He wrote that an older album of mine called Saturn Returns had meant a lot to him. That album was recorded in Seattle, where I lived for years and got my musical feet wet in a pool of musicians much more talented than me.

I met one of those musicians through an ad I’d placed in the local music magazine. I needed a bass player for what would be my debut full-length album and the first call I got was from some guy who called himself Joe Bass.

Joe Bass?

He said he sometimes went by the name Joe Skyward. Since I was new in town, I had no idea that among the bands he’d played with were the Posies and Sky Cries Mary, and he was considered one of the best players anywhere.

He came to our dingy rehearsal space in a building we shared with a thousand other Seattle bands. He had bleach-blonde spiked hair and full-sleeve tattoos, needled into him long before it was hip for guys with beards to do those kind of things.

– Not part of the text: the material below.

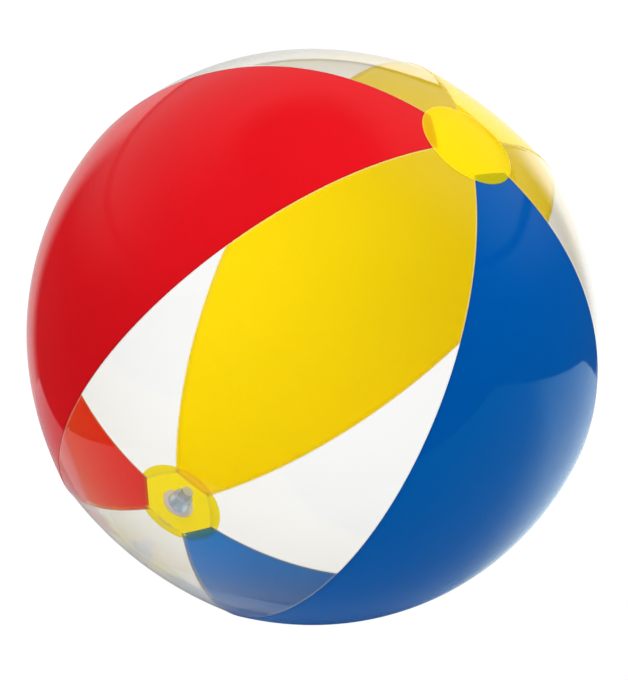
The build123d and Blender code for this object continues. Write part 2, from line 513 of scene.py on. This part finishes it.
def flange_over(radius):
    return math.sqrt(BALL_R**2 - radius**2)


def valve_flange():
    """The welded ring, with three low beads pressed into its inner face."""
    inner, outer = [], []
    for step in range(61):
        r = FLANGE_HOLE_R + (FLANGE_R - FLANGE_HOLE_R) * step / 60
        bead = max(0.0, math.cos((r - FLANGE_HOLE_R) / (FLANGE_R - FLANGE_HOLE_R) * 3 * 2 * math.pi)) ** 2
        rim = min(1.0, 6 * step / 60, 6 * (60 - step) / 60)
        inner.append(Vector((r, flange_under(r) + (0.22 - 0.2 * bead) * MM * rim + 0.15 * MM * (1 - rim))))
        outer.append(Vector((r, flange_over(r) - 0.12 * MM * (1 - rim) ** 2)))
    bm = lathe(outer + inner[::-1], steps=144)
    for v in bm.verts:
        r = math.hypot(v.co.x, v.co.y)
        if v.co.length < BALL_R - FLANGE_T / 2 and FLANGE_R - 2.2 * MM < r < FLANGE_R - 0.2 * MM:
            v.co *= 1 + 0.12 * MM / BALL_R * (1 + math.cos(48 * math.atan2(v.co.y, v.co.x)))
    press(bm, VALVE_PRESSED)
    valve_piece("valve_flange_ring", bm, "ball", FLANGE, "valve_vinyl", "valve_flange")


def valve_web():
    """The thin cup that carries the stem, built still in its rest shape; the real one turns inside out as the
    valve is pulled.
    """
    top = flange_under(FLANGE_HOLE_R + WEB_T) - WELD_GAP
    floor = top - WEB_DEPTH
    inner_r = STEM_END_R + 0.2 * MM
    corners = [
        (FLANGE_HOLE_R, top), (FLANGE_HOLE_R + WEB_T, top), (WEB_FLOOR_R + WEB_T, floor),
        (inner_r, floor), (inner_r, floor + WEB_T), (WEB_FLOOR_R, floor + WEB_T),
    ]
    profile = split_long(rounded(corners, 0.15 * MM), 0.5 * MM)
    bm = lathe(profile, steps=72)
    sink = VALVE_PRESSED * BALL_R
    for v in bm.verts:
        v.co.z -= sink * max(0.0, (v.co.z - floor - WEB_T) / (WEB_DEPTH - WEB_T))
    web = valve_piece("valve_web_cup", bm, None, WEB, "valve_vinyl", "valve_web")
    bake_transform(web)


def valve_stem():
    """A tapered tube with a collar at its mouth."""
    shoulder = RIM - COLLAR_T
    corners = [
        (BORE_R, RIM), (COLLAR_R, RIM), (COLLAR_R, shoulder), (STEM_R, shoulder),
        (STEM_END_R, STEM_END), (BORE_R, STEM_END),
    ]
    shape = lathe(rounded(corners, 0.3 * MM))
    valve_piece("valve_stem_tube", shape, "stem", STEM, "valve_vinyl", "valve_stem")


def plug():
    """A flat head with a pressed ring on it, over a tapered shank with a rounded tip."""
    top = HEAD_BASE + HEAD_T
    dish = top - 0.35 * MM
    corners = [
        (0, dish), (3.1 * MM, dish), (3.6 * MM, top), (COLLAR_R, top), (COLLAR_R, HEAD_BASE),
        (SHANK_R, HEAD_BASE), (SHANK_R - 0.1 * MM, HEAD_BASE - 1.2 * MM), (SHANK_TIP_R, HEAD_BASE - SHANK_L),
        (0, HEAD_BASE - SHANK_L),
    ]
    shape = lathe(rounded(corners, 0.28 * MM, loop=False), loop=False)
    valve_piece("valve_plug", shape, "plug", PLUG, "valve_vinyl", "plug")


def check_flap():
    """A disc of film with a thicker rim."""
    high = STEM_END - 0.1 * MM
    corners = [
        (0, high), (STEM_END_R - 0.1 * MM, high), (STEM_END_R - 0.1 * MM, high - 0.3 * MM),
        (2.6 * MM, high - 0.3 * MM), (2.3 * MM, high - 0.22 * MM), (0, high - 0.22 * MM),
    ]
    shape = lathe(rounded(corners, 0.06 * MM, loop=False), loop=False)
    # the flap's film carries a painted highlight
    valve_piece("check_flap_disc", shape, "flap", FLAP_PAINTED_HIGHLIGHT, "flap_film", "check_flap")


def strap_run(name, node_name, body, z, from_r):
    """A straight run of strap, hollowed at its inner end to fit round what it is joined to."""
    bm = bmesh.new()
    half = STRAP_W / 2
    start = math.sqrt(from_r**2 - half**2)
    bmesh.ops.create_grid(bm, x_segments=24, y_segments=12, size=1)
    for v in bm.verts:
        y = v.co.y * half
        near = math.sqrt(from_r**2 - y**2)
        v.co = (near + (FOLD_X - near) * (v.co.x + 1) / 2, y, z)
    made = bmesh.ops.extrude_face_region(bm, geom=bm.faces[:])
    raised = [g for g in made["geom"] if isinstance(g, bmesh.types.BMVert)]
    bmesh.ops.translate(bm, verts=raised, vec=(0, 0, STRAP_T))

    def is_long_edge(e):
        a, b = (v.co for v in e.verts)
        at_side = abs(a.y) > half * 0.99 and abs(b.y) > half * 0.99
        return at_side and abs(a.z - b.z) < 1e-6 and not e.is_boundary and e.calc_face_angle(0) > 1.0

    long_edges = [e for e in bm.edges if is_long_edge(e)]
    bmesh.ops.bevel(
        bm, geom=long_edges, offset=STRAP_SOFT, segments=3, affect="EDGES", profile=0.5, material=-1,
    )
    valve_piece(name, bm, body, STRAP, "valve_vinyl", node_name)


def strap_fold():
    """The strap's bend, built still in its rest shape; the real one opens out as the plug swings."""
    bm = bmesh.new()
    half = STRAP_W / 2
    near, far, soft = FOLD_GAP, FOLD_GAP + STRAP_T, STRAP_SOFT
    ring = [
        (-half, near), (half, near), (half, far - soft),
        (half - soft, far), (-half + soft, far), (-half, far - soft),
    ]
    verts = [bm.verts.new((FOLD_X, y, FOLD_Z - r)) for y, r in ring]
    face = bm.faces.new(verts)
    bmesh.ops.spin(bm, geom=[face], cent=(FOLD_X, 0, FOLD_Z), axis=(0, -1, 0), angle=math.pi, steps=20)
    bmesh.ops.remove_doubles(bm, verts=bm.verts[:], dist=1e-7)
    fold = valve_piece("strap_fold", bm, None, STRAP, "valve_vinyl")
    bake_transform(fold)


valve_flange()
valve_web()
valve_stem()
plug()
check_flap()
strap_run("strap_lower", "strap_root", "stem", FOLD_Z - FOLD_GAP - STRAP_T, COLLAR_R + 0.02 * MM)
strap_run("strap_upper", "plug_strap", "plug", FOLD_Z + FOLD_GAP, COLLAR_R + 0.02 * MM)
strap_fold()

# ---------------------------------------------------------------- stage, light and camera
BACKGROUND = 1.06  # over-exposed white, as the eye sees floor and room


def stage_floor():
    """A white sheet that the ball lies on, with its edges where the ball mirrors them."""
    corners = [(-1.65, -1.12), (1.2, -1.6), (4.1, -1.9), (5.3, -1.9), (5.3, 2.9), (-3.3, 2.9)]
    bm = bmesh.new()
    bm.faces.new([bm.verts.new((x * BALL_R, y * BALL_R, FLOOR_Z)) for x, y in corners])
    mesh = bpy.data.meshes.new("floor")
    bm.to_mesh(mesh)
    bm.free()
    floor = bpy.data.objects.new("floor", mesh)
    bpy.context.scene.collection.objects.link(floor)
    material, tree, out = new_material("floor_white")
    paper = node(tree, "ShaderNodeBsdfPrincipled", {"Base Color": (0.7, 0.7, 0.69, 1), "Roughness": 0.7})
    place = node(tree, "ShaderNodeTexCoord").outputs["Object"]
    across, depth, _ = node(tree, "ShaderNodeSeparateXYZ", {0: place}).outputs
    far = map_range(tree, depth, 0.3 * BALL_R, 2.9 * BALL_R, 1.005, BACKGROUND)
    blank = node(tree, "ShaderNodeEmission", {"Color": (1, 1, 1, 1), "Strength": far})
    path = node(tree, "ShaderNodeLightPath").outputs
    eye = mix_shader(tree, path["Is Camera Ray"], paper, blank)
    # painted light and shade, seen only in mirrors: the floor is dark in front of the ball and bright, a
    # little cyan, behind it at the right
    aside = map_range(tree, across, 0.0, 0.7 * BALL_R)
    behind = map_range(tree, depth, -0.5 * BALL_R, 0.2 * BALL_R)
    lit = maths(tree, "MULTIPLY", aside, behind)
    shaded = mix_colour(tree, lit, (0.33, 0.37, 0.4, 1), (0.8, 0.97, 0.99, 1))
    dim = node(tree, "ShaderNodeBsdfPrincipled", {"Base Color": shaded, "Roughness": 0.7})
    kinds = mix_shader(tree, path["Is Glossy Ray"], eye, dim)
    tree.links.new(kinds.outputs[0], out.inputs["Surface"])
    mesh.materials.append(material)


def studio_world():
    """White to the eye. In what it lights and in mirrors it is bright behind and dark in front."""
    world = bpy.data.worlds.new("studio")
    bpy.context.scene.world = world
    world.use_nodes = True
    tree = world.node_tree
    tree.nodes.clear()
    way = node(tree, "ShaderNodeSeparateXYZ", {0: node(tree, "ShaderNodeTexCoord").outputs["Generated"]})
    x, y, z = way.outputs

    def ramp(value, low, high, start=0.0, end=1.0):
        return map_range(tree, value, low, high, start, end, interpolation_type="SMOOTHSTEP")

    def product(*values):
        total = values[0]
        for value in values[1:]:
            total = maths(tree, "MULTIPLY", total, value)
        return total

    slant = maths(tree, "DIVIDE", x, maths(tree, "MAXIMUM", y, 0.02))
    span = product(ramp(slant, -0.8, -0.5), ramp(slant, 0.5, 0.8, 1.0, 0.0), ramp(y, 0.0, 0.15))
    wall = product(span, ramp(z, 0.4, 0.42, 1.0, 0.0), ramp(slant, -0.2, 0.4, 0.7, 1.5))
    shut = maths(tree, "SUBTRACT", 1.0, maths(tree, "ADD", ramp(z, 0.4, 0.42, 1.0, 0.0), ramp(z, 0.44, 0.46)))
    open_gap = maths(tree, "SUBTRACT", 1.0, maths(tree, "MULTIPLY", shut, ramp(slant, -0.5, 0.1, 0.4, 1.0)))
    tent = product(ramp(z, 0.15, 0.55), open_gap, ramp(z, 0.88, 0.97, 1.0, 0.0), ramp(y, -0.35, 0.3), 0.55)
    glow = maths(tree, "ADD", maths(tree, "ADD", wall, tent), 0.05)
    room = node(tree, "ShaderNodeBackground", {"Color": (1, 1, 1, 1), "Strength": glow})
    white = node(tree, "ShaderNodeBackground", {"Color": (1, 1, 1, 1), "Strength": BACKGROUND})
    seen = node(tree, "ShaderNodeLightPath").outputs["Is Camera Ray"]
    mix = mix_shader(tree, seen, room, white)
    out = node(tree, "ShaderNodeOutputWorld")
    tree.links.new(mix.outputs[0], out.inputs["Surface"])


def softbox(name, place, size, power):
    """A soft light that faces the ball and shows neither to the eye nor in mirrors."""
    data = bpy.data.lights.new(name, "AREA")
    data.shape = "RECTANGLE"
    data.size, data.size_y = size
    data.energy = power
    lamp = bpy.data.objects.new(name, data)
    lamp.location = place
    lamp.rotation_mode = "QUATERNION"
    lamp.rotation_quaternion = (-Vector(place)).to_track_quat("-Z", "Y")
    lamp.visible_camera = False
    lamp.visible_glossy = False
    bpy.context.scene.collection.objects.link(lamp)


stage_floor()
studio_world()
softbox("front_left", (-1.4, -2.3, 1.2), (1.6, 1.6), 72.0)
softbox("front_right", (1.7, -2.0, 1.6), (1.6, 1.6), 56.0)
softbox("overhead", (0.2, 0.7, 2.2), (2.0, 1.4), 24.0)
softbox("behind_left", (-1.0, 0.8, 0.0), (0.7, 0.35), 12.5)
softbox("behind_right", (1.5, 1.7, 0.9), (1.4, 1.2), 22.0)


def photographer():
    """The camera looks down a little at the ball, from eight radii away."""
    elevation = math.radians(10.0)
    back = Vector((0, -math.cos(elevation), math.sin(elevation)))
    up = Vector((0, math.sin(elevation), math.cos(elevation)))
    data = bpy.data.cameras.new("camera")
    data.lens = 124.7
    data.sensor_width = 36.0
    camera = bpy.data.objects.new("camera", data)
    camera.location = back * 8.2 * BALL_R
    aim = -up * 0.018 * BALL_R
    camera.rotation_mode = "QUATERNION"
    camera.rotation_quaternion = (camera.location - aim).to_track_quat("Z", "Y")
    bpy.context.scene.collection.objects.link(camera)
    bpy.context.scene.camera = camera


photographer()
scene = bpy.context.scene
scene.view_settings.view_transform = "Standard"
scene.cycles.transparent_max_bounces = 48
scene.cycles.max_bounces = 16
scene.cycles.diffuse_bounces = 8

The word “RENT” was tattooed on the fingers of one hand and either “FOOD” or “BEER” on the other. I don’t remember which now.

But I will never forget the moment he hit his first note in that rehearsal space. I felt like somebody punched me in the stomach.

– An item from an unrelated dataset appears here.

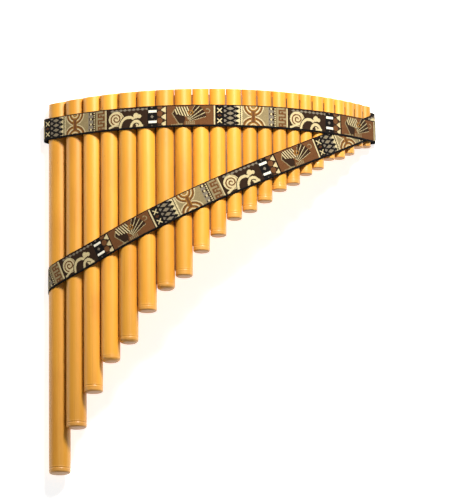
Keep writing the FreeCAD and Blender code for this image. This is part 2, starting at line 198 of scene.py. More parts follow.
def cane_profile(cane, rng):
    """Rings of a cane from the middle of its foot, up the outside, over the rim and down the bore.

    Each ring is (radius, distance from the foot, share of the lip's slope, surface).
    """
    radius, bore = cane.radius, cane.bore
    tall = cane.mouth - cane.foot
    rings, ring, swell = foot_rings(cane, rng)

    shaft_low, shaft_high = rings[-1][1], tall - LIP_REACH
    count = max(4, int((shaft_high - shaft_low) / 4))
    for k in range(1, count + 1):
        height = shaft_low + (shaft_high - shaft_low) * k / count
        taper = swell * math.exp(-(height - ring) / SWELL_FADE)
        rings.append((radius - taper, height, 0, SKIN))
    rim = tall - RIM_ROUND
    for k in range(1, 7):
        rings.append((radius, shaft_high + (rim - shaft_high) * k / 6, k / 6, SKIN))

    for k in range(1, 4):
        turn = math.pi / 2 * k / 3
        rings.append((radius - RIM_ROUND * (1 - math.cos(turn)),
                      tall - RIM_ROUND * (1 - math.sin(turn)), 1, RIM))
    for share in (0.35, 0.65):
        rings.append((radius - RIM_ROUND - (radius - bore - 2 * RIM_ROUND) * share, tall, 1, RIM))
    for k in range(4):
        turn = math.pi / 2 * k / 3
        rings.append((bore + RIM_ROUND * (1 - math.sin(turn)),
                      tall - RIM_ROUND * (1 - math.cos(turn)), 1, RIM if k < 2 else BORE))
    wax_line = cane.wax_top - cane.foot
    for k in range(1, 7):
        rings.append((bore, rim - (rim - wax_line) * k / 6, max(0.0, 1 - k / 2), BORE))
    rings.append((bore * KNOT_TAPER, FOOT_THICKNESS, 0, BORE))
    return rings


def make_cane(cane, rng):
    """One pipe: a grown tube, slightly uneven, with its knot's ring at the foot."""
    rings = cane_profile(cane, rng)
    out = cane.centre - ARCH
    out /= np.linalg.norm(out)
    side = np.array([out[1], -out[0]])
    angles = np.arange(AROUND) * 2 * math.pi / AROUND
    phases = rng.uniform(0, 2 * math.pi, 4)
    waves = rng.uniform(60, 140, 2)
    points, lift, surface = [], [], []
    for radius, height, slope, kind in rings:
        uneven = (0.05 * np.cos(2 * angles + phases[0] + height / waves[0])
                  + 0.03 * np.cos(3 * angles + phases[1] - height / waves[1]) - 0.08)
        if kind == BORE:
            uneven = uneven * 0
        reach = radius + uneven * min(1, radius / cane.radius)
        front = reach * np.cos(angles)
        fall = np.maximum(front, 0) * math.tan(LIP_SLOPE) * slope
        across = np.outer(front, out) + np.outer(reach * np.sin(angles), side)
        points.append(np.column_stack([cane.x + across[:, 0], cane.foot + height - fall,
                                       cane.z + across[:, 1]]))
        lift += [height] * AROUND
        surface += [kind] * AROUND
    ends = [[cane.x, cane.foot, cane.z], [cane.x, cane.foot + FOOT_THICKNESS, cane.z]]
    points = np.vstack(points + [ends])
    lift += [0, FOOT_THICKNESS]
    surface += [SKIN, BORE]
    faces = []
    for row in range(len(rings) - 1):
        for k in range(AROUND):
            after = (k + 1) % AROUND
            faces.append((row * AROUND + k, (row + 1) * AROUND + k,
                          (row + 1) * AROUND + after, row * AROUND + after))
    foot, knot = len(points) - 2, len(points) - 1
    last = (len(rings) - 1) * AROUND
    for k in range(AROUND):
        after = (k + 1) % AROUND
        faces.append((foot, k, after))
        faces.append((knot, last + after, last + k))
    piece = new_object("cane_" + cane.tag, points, faces)
    point_attribute(piece.data, "lift", np.array(lift) * MM)
    point_attribute(piece.data, "cut", np.clip(surface, 0, 1))
    point_attribute(piece.data, "bore", np.array(surface) == BORE)
    point_attribute(piece.data, "tone", [TONES[cane.number - 1]] * len(points))
    point_attribute(piece.data, "shift", [rng.uniform(0, 5)] * len(points))
    return piece


# ---------------------------------------------------------------------------------------------
# The ribbons' path round the canes
# ---------------------------------------------------------------------------------------------

class Round:
    """A circle that the ribbons pass round: a cane, or the fold that stands beside an end cane."""

    def __init__(self, centre, radius):
        self.centre = np.array(centre)
        self.radius = radius


def end_fold(end, other, side):
    """The fold beside an end cane: it touches the line over both canes, and the floor's level."""
    step = (other.centre - end.centre) * -side
    lean = (other.radius - end.radius) * -side / np.linalg.norm(step)
    along = step / np.linalg.norm(step)
    front = along * -lean + np.array([-along[1], along[0]]) * math.sqrt(1 - lean ** 2)
    reach = (1 + front[1]) / abs(front[0])
    narrower = END_FOLD / (reach - 1)
    return Round(end.centre + np.array([side * reach, -1]) * narrower, end.radius - narrower)


ROUNDS = ([end_fold(CANES[0], CANES[1], -1)] + [Round(cane.centre, cane.radius) for cane in CANES]
          + [end_fold(CANES[-1], CANES[-2], 1)])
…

We recorded many songs, including that album Saturn Returns and played many shows together over the next decade.

The only way I can describe him is as one of the (if not the) purest, truest, and best human beings I’ve ever known.

I was back in Seattle a few days ago to see Springsteen in concert. He’s why I do what I do and gave me a hand to hold as I started stumbling toward a dream. The almost four-hour show galvanized the kind of man I want to be, strengthened my faith in humanity and resolved my hope to put something beautiful in the world. I felt the circle come around several times as he played, this awareness that I was here in the town where I discovered twenty years ago that I could use my words and music to affect change in people. And myself.

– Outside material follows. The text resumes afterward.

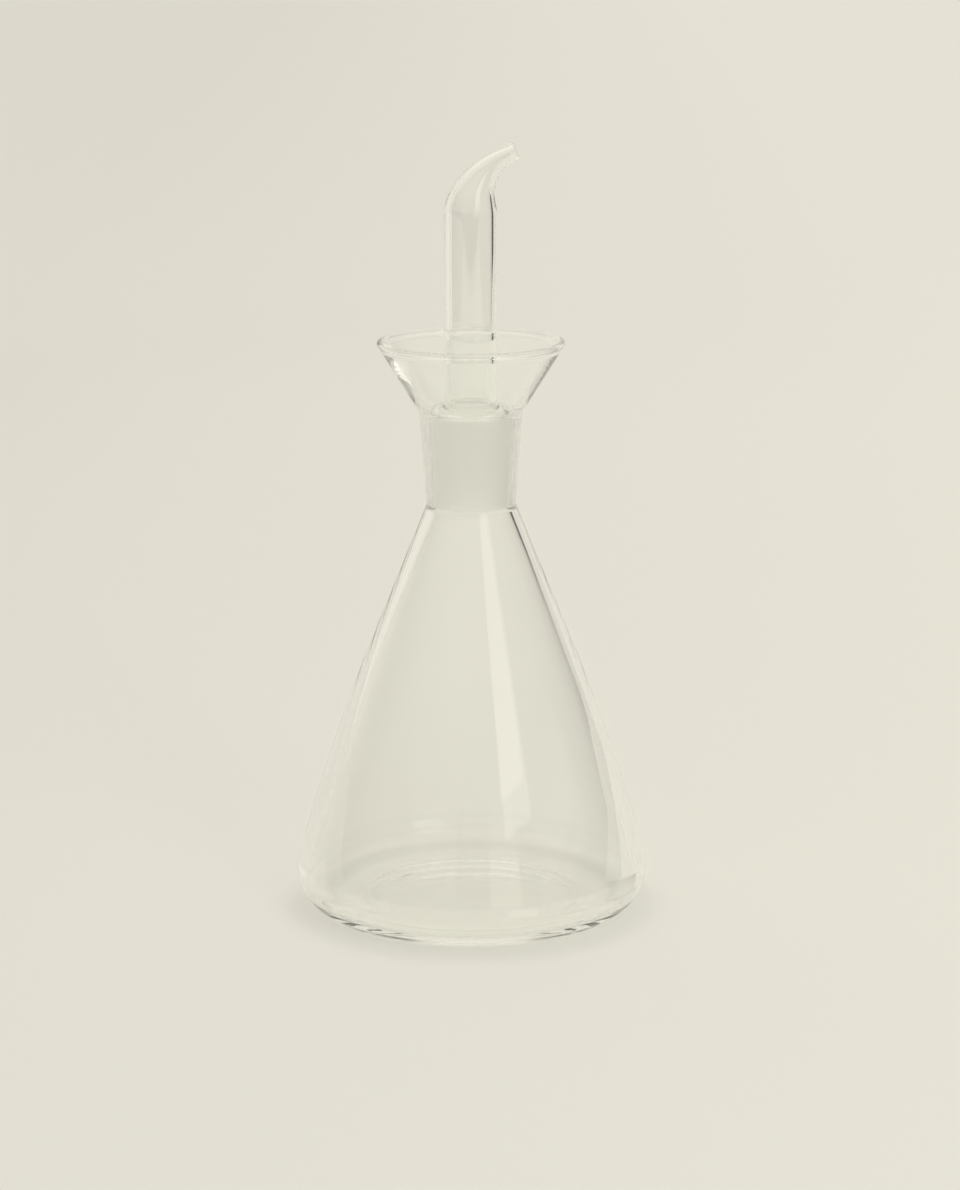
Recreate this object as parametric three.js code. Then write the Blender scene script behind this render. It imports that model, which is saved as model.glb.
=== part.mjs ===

The next morning we drove by the studio where we recorded ‘Saturn Returns.’ It’s an empty storefront now, buried in a city I couldn’t even recognize in the massive stakes of steel and concrete recently driven into its heart.

I thought of Joe Bass and wondered how he’s doing.

And the next day a massive light in this sometimes too-dark room went out.

The world was a better place because of you, Joe.

Rest in peace.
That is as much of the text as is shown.